- From: John Daggett <jdaggett@mozilla.com>
- Date: Wed, 14 Dec 2011 20:57:08 -0800 (PST)
- To: MURATA Makoto <eb2m-mrt@asahi-net.or.jp>
- Cc: www-style@w3.org
Makoto Murata wrote: > If grapheme clusters, word boundaries, and Unicode normalizations are > incorporated, the result will be very complicated. Note that Unicode > regular expressions Level 1 (Unicode Technical Standard #18) > significantly simplifies grapheme clusters and word boundaries. > > The smallest generic solution is one-to-one mapping of UCS code > values. I would be a small subset of your "convert". I think that it > would be very appropriate as Level 1 of text transformation. I think this whole issue is a bit of a red herring.
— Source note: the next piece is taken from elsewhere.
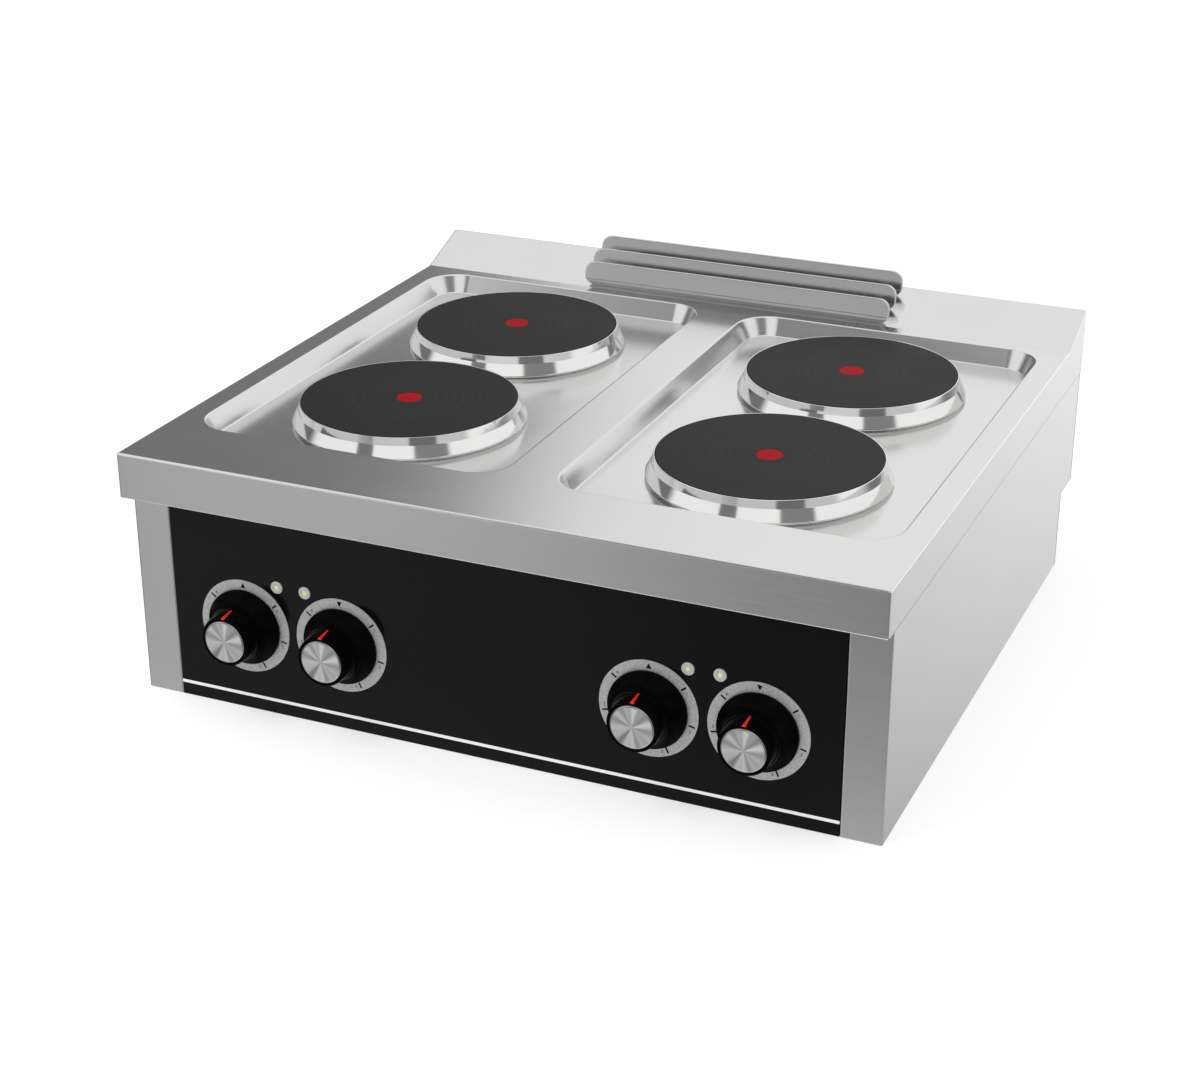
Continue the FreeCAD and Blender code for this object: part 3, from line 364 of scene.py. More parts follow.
# %% [markdown]
# ## Worktop
#
# One sheet: a flat frame round two pressed pans, aprons folded down on all four sides, and a strip at the
# back that slopes up. The press leaves round corners that shrink towards the pan floor, so a pan is its
# outline, which is a small rectangle pushed outwards by a radius, carried down a rounded profile. The
# flat frame is filled from each outline to the edge of its half of the worktop, and each pan floor from
# its edge to the two round holes, so no face is ever bent. A wall of 1.2 mm makes it a sheet at the end.

# %% Worktop measures
PLATE_STANDS = 4.4
TOP = span("hotplate_1")[1][2] - PLATE_STANDS
SHEET, FOLD, FOLD_STEPS = 1.2, 2.5, 6
PAN_X, PAN_Y, PAN_HALF_X, PAN_HALF_Y, PAN_CORNER = 200.25, 1.5, 173.25, 281.5, 39.0
PAN_DEPTH, PAN_RUN, PAN_HOLE = 20.0, 10.5, 106.0
PAN_LIP, PAN_FILLET, PAN_BORDER = 2.6, 2.2, 9
BEND, BEND_RADIUS, REACH = 300.0, 3.5, 6.0
FLUE_HALF, FLUE_FRONT, FLUE_BACK = 150.0, 314.0, 360.0
HEM_HEIGHT, HEM_RADIUS = 1.5, 1.0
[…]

Yes, it would be better if the wording explicitly states what to do in the presence of combining characters. But that's true in other cases such as selectors too, there's no description of how identifiers that use combining characters are matched. We also had a nice long discussion of normalization as part of Selectors 3. I think the conclusion was that it's not a problem in practice. I think the same is true here. I should also point out that this is already an issue with the way CSS3 Text defines the text-transform property itself, there's no description of whether normalization should occur in the presence of combining characters or not. My guess is that all user agents today only transform base characters without doing any normalization, such that <base> + <combining> simply becomes T<base> + <combining>. I think a very simple version of @text-transform is possible to define in the CSS3 Text timeframe. But we won't know unless we try. A simple one-to-one character mapping is the way to go, as Murata-san suggests. It wouldn't be a terrible thing to simply say that at this level, transforms defined with @text-transform are only defined for the base characters within clusters and no normalization is assumed or required, just as user agents do already for the other predefined transforms. We can deal with support for more complex situations at a later time, based partly on whether or not there are real issues in practice. Regards, John Daggett
Received on Thursday, 15 December 2011 04:57:37 UTC